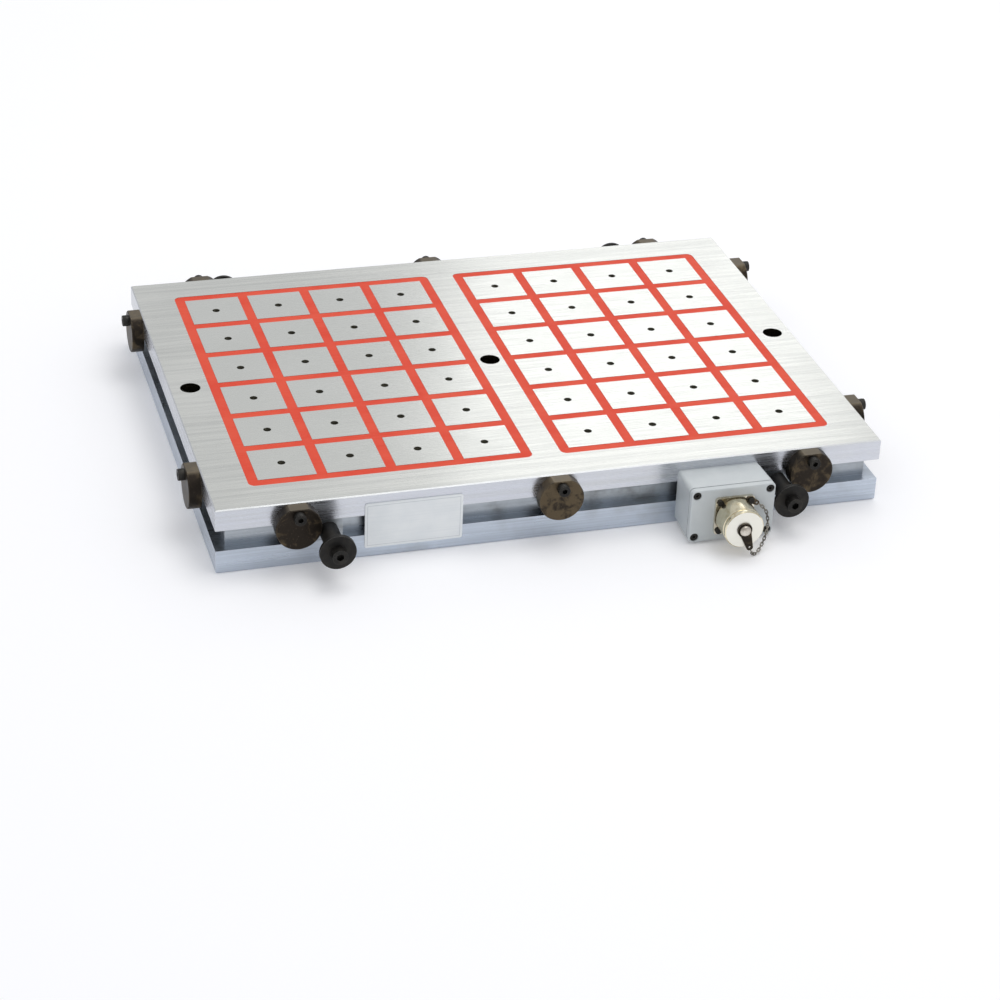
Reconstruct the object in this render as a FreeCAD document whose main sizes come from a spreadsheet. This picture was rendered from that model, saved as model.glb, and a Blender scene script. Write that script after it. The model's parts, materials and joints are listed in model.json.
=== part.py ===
import FreeCAD, Part
import math
import os
import re

import Sketcher
from FreeCAD import Placement, Rotation, Vector

# Electro-permanent magnetic chuck with square poles.
# Frame: +Z up, origin at the centre of the base plate's underside, front at -Y.

doc = FreeCAD.newDocument("magnetic_chuck")

DIMENSIONS = {
    "plate_width": 585,          # X size of base plate and face frame
    "plate_depth": 430,          # Y size of base plate and face frame
    "total_height": 60,
    "thread_slack": 0.1,         # a bore wider than the thread or pin it holds
    "hole_slack": 0.5,           # a clearance hole wider than its screw
    "wide_slack": 1,             # the same for the long body screws
    "seat_gap": 0.05,            # between faces that turn or rest on each other
    "base_thickness": 21.5,
    "face_thickness": 19.5,
    "groove_inset": 9.5,         # how far the side frame stands back
    "edge_break": 1,             # chamfer round the ground face
    "foot_break": 1.5,           # chamfer round the underside
    "pole_side": 50,
    "pole_gap": 9,
    "pole_height": 26,
    "pole_tap": 6.8,             # tapping size of the M8 hole in a pole
    "pole_tap_depth": 16,
    "field_columns": 4,
    "field_rows": 6,
    "field_spacing": 25,         # steel between the two fields
    "field_corner": 6,
    "resin_depth": 10,
    "resin_sink": 0.2,           # resin sits this far under the ground face
    "magnet_length": 46,
    "magnet_thickness": 8.6,
    "magnet_height": 16,
    "core_side": 38,
    "core_height": 22,
    "coil_outside": 49,
    "coil_inside": 38.6,
    "coil_height": 19,
    "cavity_depth": 9.5,         # pockets in the top of the base plate
    "mount_bore": 11,            # M10 clearance
    "mount_counterbore": 18,
    "mount_counterbore_depth": 12,
    "mount_offset": 274.2,       # outer mounting holes from the middle one
    "socket_ratio": 0.75,        # hex socket across flats over thread size
    "socket_depth_ratio": 0.6,   # socket depth over head height
    "body_screw": 8,
    "body_screw_head": 13,
    "body_screw_head_height": 8,
    "body_screw_sink": 0.6,      # head below the underside
    "body_screw_length": 44,
    "body_screw_tap": 13,        # hole in the face frame
    "body_screw_inset": 24.5,    # from the plate's edges
    "body_screw_front": 95,      # X of the inner screws along front and back
    "body_screw_side": 70,       # Y of the inner screws along the sides
    "stop_diameter": 39,
    "stop_thickness": 11,
    "stop_throw": 11.5,          # pivot to disc centre
    "stop_flat": 17.9,           # disc centre to its flat
    "stop_gap": 0.1,             # disc to the side face
    "stop_edge": 0.6,
    "stop_pivot_height": 52.4,
    "stop_bore": 6.1,
    "stop_screw": 6,
    "stop_screw_head": 10,
    "stop_screw_head_height": 6,
    "stop_screw_grip": 20,       # thread length in the face frame
    "stop_corner_offset": 225,   # X of the corner stops, front and back
    "stop_side_back": 158,       # Y of the rear stop on each side
    "stop_side_front": 137,      # Y of the front stop on each side, towards -Y
    "bollard_offset": 198,
    "bollard_height": 30,
    "bollard_shaft": 16.4,
    "bollard_flange": 30.8,
    "bollard_flange_thickness": 3.5,
    "bollard_length": 36.5,      # side face to the flange's outer face
    "bollard_chamfer": 1,        # where the shaft meets the flange
    "bollard_screw": 8,
    "bollard_screw_head": 13,
    "bollard_screw_head_height": 8,
    "bollard_screw_grip": 24,
    "bollard_pad": 24,
    "bollard_pad_sink": 0.4,     # pad face behind the side face
    "box_centre": 142.8,         # X of the connector housing
    "box_middle": 27.4,          # Z of its middle
    "box_width": 75.5,
    "box_height": 50,
    "box_depth": 33.5,           # side face to the gasket
    "box_wall": 3,
    "box_corner": 4,
    "box_draft": 2.4,            # degrees, the housing widens towards its lid
    "box_boss": 8,
    "box_boss_length": 16,
    "box_fixing": 24,            # fixing screws either side of the middle
    "box_fixing_low": 13,
    "box_fixing_high": 44,
    "box_screw": 4,
    "box_screw_head": 7,
    "box_screw_head_height": 4,
    "box_screw_grip": 14,
    "bush_outside": 16,
    "bush_inside": 11,
    "bush_height": 31,
    "lid_thickness": 5,
    "gasket_thickness": 1,
    "lid_screw_width": 65.5,
    "lid_screw_height": 40,
    "lid_screw": 4,
    "lid_screw_head": 7,
    "lid_screw_head_height": 2.8,
    "lid_screw_sink": 3.6,
    "lid_screw_length": 12,
    "lid_edge": 1.2,
    "connector_shift": 0.7,      # connector axis right of the housing's middle
    "connector_drop": 0.4,       # and below it
    "flange_side": 34.6,
    "flange_thickness": 3,
    "flange_corner": 3,
    "flange_screw_spacing": 27,
    "flange_screw": 3,
    "flange_screw_head": 5.4,
    "flange_screw_head_height": 1.8,
    "barrel_outside": 29,
    "barrel_inside": 24,
    "barrel_length": 18,
    "barrel_rear": 27.4,
    "barrel_rear_length": 13,
    "insert_length": 20,
    "pin_diameter": 3,
    "pin_circle": 13,
    "pin_length": 30,
    "cap_outside": 34.8,
    "cap_inside": 29.8,
    "cap_length": 22,
    "cap_wall": 3.6,
    "cap_bevel": 1,
    "seal_thickness": 2.6,
    "seal_inside": 20.8,
    "cap_gap": 3,                # flange face to the cap's rim
    "rivet_head": 9.6,
    "rivet_head_height": 3,
    "rivet_neck": 5,
    "rivet_tail": 1.3,           # flare of the rivet inside the cap
    "rivet_round": 2.4,
    "lug_thickness": 1.2,
    "lug_eye": 13,
    "lug_tip": 6,
    "lug_length": 18,
    "lug_tilt": 18,              # degrees off plumb
    "eye_wide": 7,
    "eye_narrow": 4.6,
    "eye_length": 6.5,
    "eye_thickness": 1,
    "eye_tilt": 60,
    "chain_wire": 1,
    "chain_width": 3,
    "chain_tilt": 25,            # degrees off plumb where it meets the lug
    "chain_share": 0.45,         # part of a run that each bend takes up
    "label_width": 84,
    "label_height": 42,
    "label_corner": 2,
    "label_thickness": 1,
    "label_centre": 125.4,       # X of its centre, towards -X
    "label_middle": 30.5,        # Z of its centre
}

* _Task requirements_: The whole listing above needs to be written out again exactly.

* _Output for this exercise_:
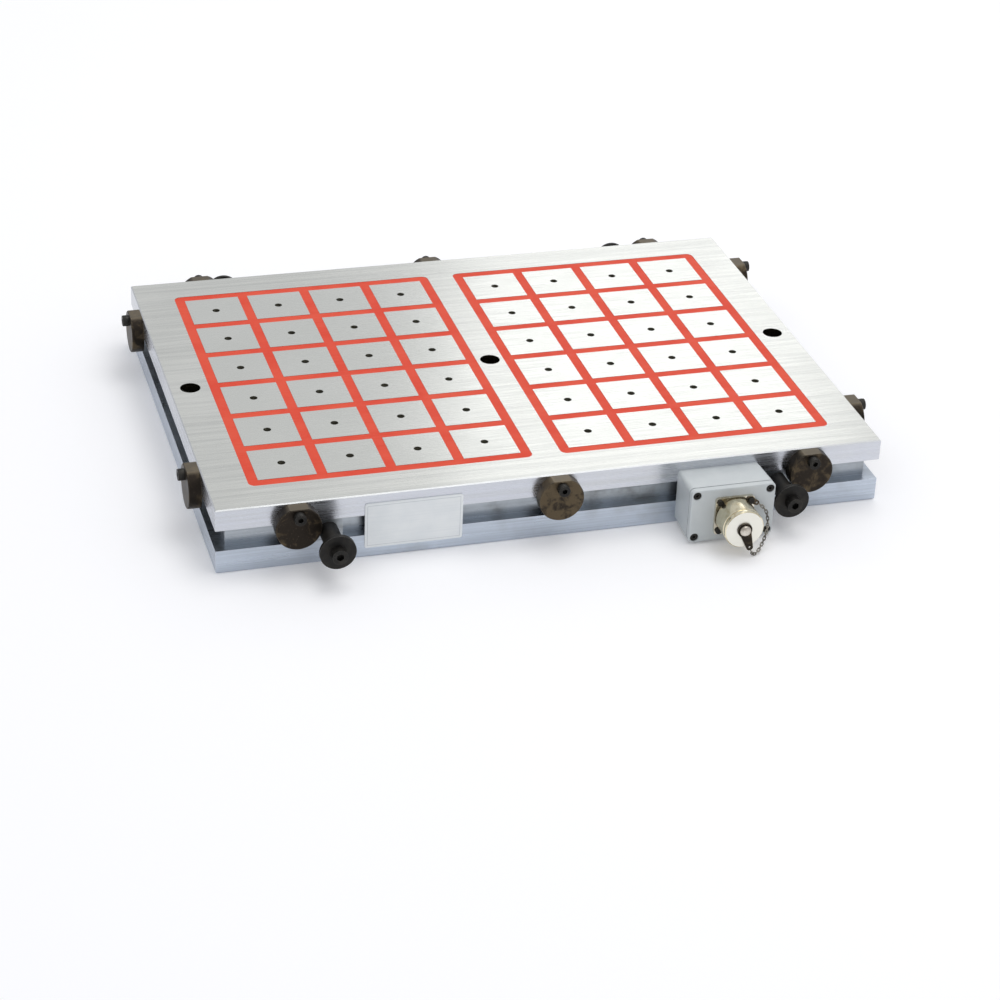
Reconstruct the object in this render as a FreeCAD document whose main sizes come from a spreadsheet. This picture was rendered from that model, saved as model.glb, and a Blender scene script. Write that script after it. The model's parts, materials and joints are listed in model.json.
=== part.py ===
import FreeCAD, Part
import math
import os
import re

import Sketcher
from FreeCAD import Placement, Rotation, Vector

# Electro-permanent magnetic chuck with square poles.
# Frame: +Z up, origin at the centre of the base plate's underside, front at -Y.

doc = FreeCAD.newDocument("magnetic_chuck")

DIMENSIONS = {
    "plate_width": 585,          # X size of base plate and face frame
    "plate_depth": 430,          # Y size of base plate and face frame
    "total_height": 60,
    "thread_slack": 0.1,         # a bore wider than the thread or pin it holds
    "hole_slack": 0.5,           # a clearance hole wider than its screw
    "wide_slack": 1,             # the same for the long body screws
    "seat_gap": 0.05,            # between faces that turn or rest on each other
    "base_thickness": 21.5,
    "face_thickness": 19.5,
    "groove_inset": 9.5,         # how far the side frame stands back
    "edge_break": 1,             # chamfer round the ground face
    "foot_break": 1.5,           # chamfer round the underside
    "pole_side": 50,
    "pole_gap": 9,
    "pole_height": 26,
    "pole_tap": 6.8,             # tapping size of the M8 hole in a pole
    "pole_tap_depth": 16,
    "field_columns": 4,
    "field_rows": 6,
    "field_spacing": 25,         # steel between the two fields
    "field_corner": 6,
    "resin_depth": 10,
    "resin_sink": 0.2,           # resin sits this far under the ground face
    "magnet_length": 46,
    "magnet_thickness": 8.6,
    "magnet_height": 16,
    "core_side": 38,
    "core_height": 22,
    "coil_outside": 49,
    "coil_inside": 38.6,
    "coil_height": 19,
    "cavity_depth": 9.5,         # pockets in the top of the base plate
    "mount_bore": 11,            # M10 clearance
    "mount_counterbore": 18,
    "mount_counterbore_depth": 12,
    "mount_offset": 274.2,       # outer mounting holes from the middle one
    "socket_ratio": 0.75,        # hex socket across flats over thread size
    "socket_depth_ratio": 0.6,   # socket depth over head height
    "body_screw": 8,
    "body_screw_head": 13,
    "body_screw_head_height": 8,
    "body_screw_sink": 0.6,      # head below the underside
    "body_screw_length": 44,
    "body_screw_tap": 13,        # hole in the face frame
    "body_screw_inset": 24.5,    # from the plate's edges
    "body_screw_front": 95,      # X of the inner screws along front and back
    "body_screw_side": 70,       # Y of the inner screws along the sides
    "stop_diameter": 39,
    "stop_thickness": 11,
    "stop_throw": 11.5,          # pivot to disc centre
    "stop_flat": 17.9,           # disc centre to its flat
    "stop_gap": 0.1,             # disc to the side face
    "stop_edge": 0.6,
    "stop_pivot_height": 52.4,
    "stop_bore": 6.1,
    "stop_screw": 6,
    "stop_screw_head": 10,
    "stop_screw_head_height": 6,
    "stop_screw_grip": 20,       # thread length in the face frame
    "stop_corner_offset": 225,   # X of the corner stops, front and back
    "stop_side_back": 158,       # Y of the rear stop on each side
    "stop_side_front": 137,      # Y of the front stop on each side, towards -Y
    "bollard_offset": 198,
    "bollard_height": 30,
    "bollard_shaft": 16.4,
    "bollard_flange": 30.8,
    "bollard_flange_thickness": 3.5,
    "bollard_length": 36.5,      # side face to the flange's outer face
    "bollard_chamfer": 1,        # where the shaft meets the flange
    "bollard_screw": 8,
    "bollard_screw_head": 13,
    "bollard_screw_head_height": 8,
    "bollard_screw_grip": 24,
    "bollard_pad": 24,
    "bollard_pad_sink": 0.4,     # pad face behind the side face
    "box_centre": 142.8,         # X of the connector housing
    "box_middle": 27.4,          # Z of its middle
    "box_width": 75.5,
    "box_height": 50,
    "box_depth": 33.5,           # side face to the gasket
    "box_wall": 3,
    "box_corner": 4,
    "box_draft": 2.4,            # degrees, the housing widens towards its lid
    "box_boss": 8,
    "box_boss_length": 16,
    "box_fixing": 24,            # fixing screws either side of the middle
    "box_fixing_low": 13,
    "box_fixing_high": 44,
    "box_screw": 4,
    "box_screw_head": 7,
    "box_screw_head_height": 4,
    "box_screw_grip": 14,
    "bush_outside": 16,
    "bush_inside": 11,
    "bush_height": 31,
    "lid_thickness": 5,
    "gasket_thickness": 1,
    "lid_screw_width": 65.5,
    "lid_screw_height": 40,
    "lid_screw": 4,
    "lid_screw_head": 7,
    "lid_screw_head_height": 2.8,
    "lid_screw_sink": 3.6,
    "lid_screw_length": 12,
    "lid_edge": 1.2,
    "connector_shift": 0.7,      # connector axis right of the housing's middle
    "connector_drop": 0.4,       # and below it
    "flange_side": 34.6,
    "flange_thickness": 3,
    "flange_corner": 3,
    "flange_screw_spacing": 27,
    "flange_screw": 3,
    "flange_screw_head": 5.4,
    "flange_screw_head_height": 1.8,
    "barrel_outside": 29,
    "barrel_inside": 24,
    "barrel_length": 18,
    "barrel_rear": 27.4,
    "barrel_rear_length": 13,
    "insert_length": 20,
    "pin_diameter": 3,
    "pin_circle": 13,
    "pin_length": 30,
    "cap_outside": 34.8,
    "cap_inside": 29.8,
    "cap_length": 22,
    "cap_wall": 3.6,
    "cap_bevel": 1,
    "seal_thickness": 2.6,
    "seal_inside": 20.8,
    "cap_gap": 3,                # flange face to the cap's rim
    "rivet_head": 9.6,
    "rivet_head_height": 3,
    "rivet_neck": 5,
    "rivet_tail": 1.3,           # flare of the rivet inside the cap
    "rivet_round": 2.4,
    "lug_thickness": 1.2,
    "lug_eye": 13,
    "lug_tip": 6,
    "lug_length": 18,
    "lug_tilt": 18,              # degrees off plumb
    "eye_wide": 7,
    "eye_narrow": 4.6,
    "eye_length": 6.5,
    "eye_thickness": 1,
    "eye_tilt": 60,
    "chain_wire": 1,
    "chain_width": 3,
    "chain_tilt": 25,            # degrees off plumb where it meets the lug
    "chain_share": 0.45,         # part of a run that each bend takes up
    "label_width": 84,
    "label_height": 42,
    "label_corner": 2,
    "label_thickness": 1,
    "label_centre": 125.4,       # X of its centre, towards -X
    "label_middle": 30.5,        # Z of its centre
}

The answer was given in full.